### Task directions
Reproduce each line of the material precisely.
-- Start of Provided material --
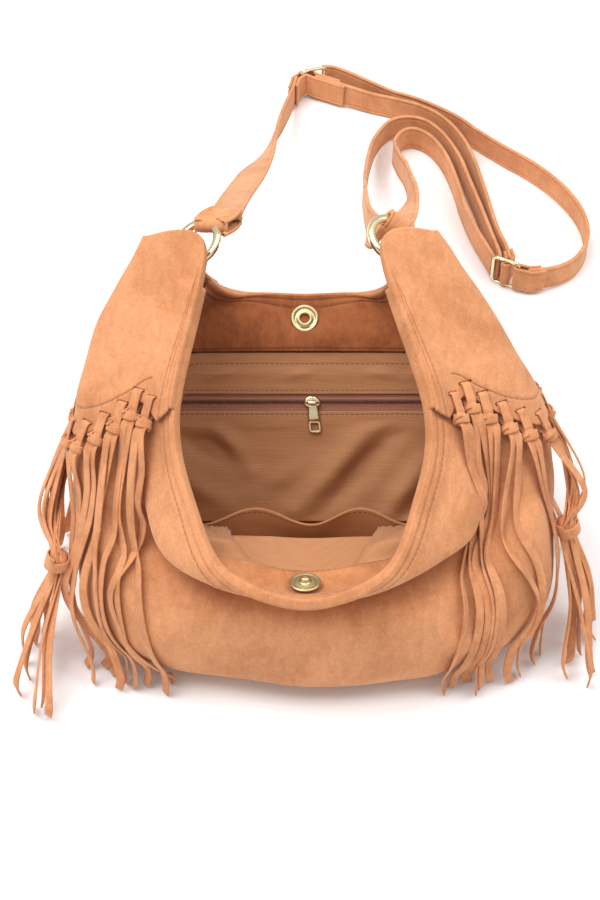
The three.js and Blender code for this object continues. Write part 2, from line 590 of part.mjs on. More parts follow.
// Slide adjusters: a frame with a centre bar, standing on edge on the straps.
const ADJUSTER_LONG = 22;
const ADJUSTER_TALL = 26;
const ADJUSTER_BAR = 2.4;
function adjuster(x, y, degrees) {
  const [a, b] = [ADJUSTER_LONG / 2, ADJUSTER_TALL / 2];
  const r = 3;
  const corners = [[a - r, -b + r], [a - r, b - r], [-a + r, b - r], [-a + r, -b + r]];
  const turns = [-90, -60, -30, 0].map(THREE.MathUtils.degToRad);
  const shape = new THREE.Shape(corners.flatMap(([cx, cy], quarter) => turns.map((turn) => {
    const angle = turn + quarter * Math.PI / 2;
    return new THREE.Vector2(cx + r * Math.cos(angle), cy + r * Math.sin(angle));
  })));
  const w = ADJUSTER_BAR;
  let frame = toSolid(new THREE.ExtrudeGeometry(shape, { depth: w, bevelEnabled: false }));
  const slot = new THREE.BoxGeometry(a - 1.5 * w, 2 * (b - w), 4 * w);
  for (const way of [-1, 1]) {
    const place = new THREE.Matrix4().makeTranslation(way * (a / 2 - w / 4), 0, w / 2);
    frame = frame.subtract(toSolid(slot.clone().applyMatrix4(place)));
  }
  frame = fromSolid(frame);
  frame.translate(0, 0, -w / 2);
  frame.rotateX(Math.PI / 2);
  frame.rotateZ(THREE.MathUtils.degToRad(degrees));
  return frame.translate(x, y, b + GAP);
}
add('adjuster_left', adjuster(8, 503.5, 15), 'metal');
add('adjuster_right', adjuster(146, 284, -27), 'metal');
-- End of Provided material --
### Finished exercise
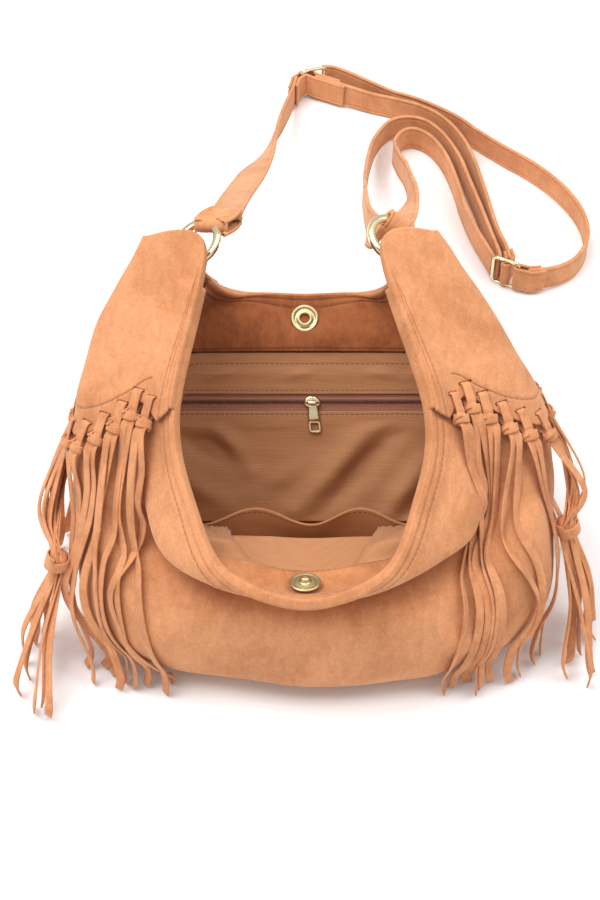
The three.js and Blender code for this object continues. Write part 2, from line 590 of part.mjs on. More parts follow.
// Slide adjusters: a frame with a centre bar, standing on edge on the straps.
const ADJUSTER_LONG = 22;
const ADJUSTER_TALL = 26;
const ADJUSTER_BAR = 2.4;
function adjuster(x, y, degrees) {
  const [a, b] = [ADJUSTER_LONG / 2, ADJUSTER_TALL / 2];
  const r = 3;
  const corners = [[a - r, -b + r], [a - r, b - r], [-a + r, b - r], [-a + r, -b + r]];
  const turns = [-90, -60, -30, 0].map(THREE.MathUtils.degToRad);
  const shape = new THREE.Shape(corners.flatMap(([cx, cy], quarter) => turns.map((turn) => {
    const angle = turn + quarter * Math.PI / 2;
    return new THREE.Vector2(cx + r * Math.cos(angle), cy + r * Math.sin(angle));
  })));
  const w = ADJUSTER_BAR;
  let frame = toSolid(new THREE.ExtrudeGeometry(shape, { depth: w, bevelEnabled: false }));
  const slot = new THREE.BoxGeometry(a - 1.5 * w, 2 * (b - w), 4 * w);
  for (const way of [-1, 1]) {
    const place = new THREE.Matrix4().makeTranslation(way * (a / 2 - w / 4), 0, w / 2);
    frame = frame.subtract(toSolid(slot.clone().applyMatrix4(place)));
  }
  frame = fromSolid(frame);
  frame.translate(0, 0, -w / 2);
  frame.rotateX(Math.PI / 2);
  frame.rotateZ(THREE.MathUtils.degToRad(degrees));
  return frame.translate(x, y, b + GAP);
}
add('adjuster_left', adjuster(8, 503.5, 15), 'metal');
add('adjuster_right', adjuster(146, 284, -27), 'metal');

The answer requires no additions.